Monday, July 31, 2006

How do I begin to explain this numbness inside of me. One of my favorite cousins has been diagnosed with cancer of the lungs. 50% damage to each of the lungs. Someone who's never smoked her entire life. Never has had a drop of alocohol and is the one of the most pious people I know.

I've been in the hospital all day long. It's not sinking in. None of us is ready to believe it, yet we're going through the motions of getting her tests done, running around for reports, looking for alternatives and for different opinions. And she seems to have accepted it. She's been so calm the whole day. The only time I saw her buckle was when she asked the doc - 'how much time do I have?' This is a movie dialog. It's not supposed to be said in real life. Not by someone so full of life. Not by someone real. Not by someone I love.

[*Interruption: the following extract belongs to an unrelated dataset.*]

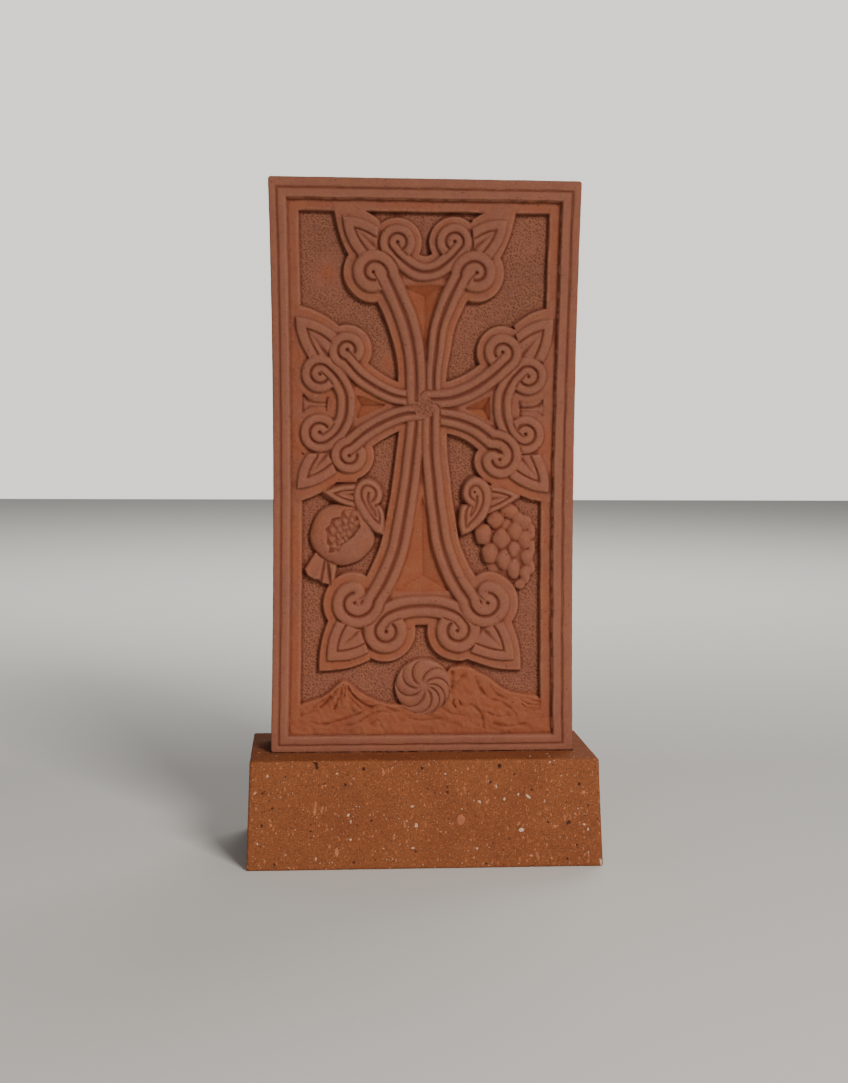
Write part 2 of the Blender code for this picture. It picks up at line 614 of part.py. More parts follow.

As I write this, it's begun to rain. As I wonder what kind of an omen this is, the rain gushes through my door and sprays all over me. Is it God blessing us and telling me it's going to be alright?

I'm scared, yet I'm calm. I'm numb, yet I'm talking, laughing, breathing....

God, help me, help us.

Anybody who reads this...please pray my sister beats this. Please.

2 Comments:

Blogger Mermaid said...

My best with both of you. Hope she recovers very soon. I can understand the pain of having someone you love go through this dreaded disease.

Our prayers are with you.

3:18 PM  
Blogger legal alien said...

I hope she recovers very soon , and i will sure pray for both of you.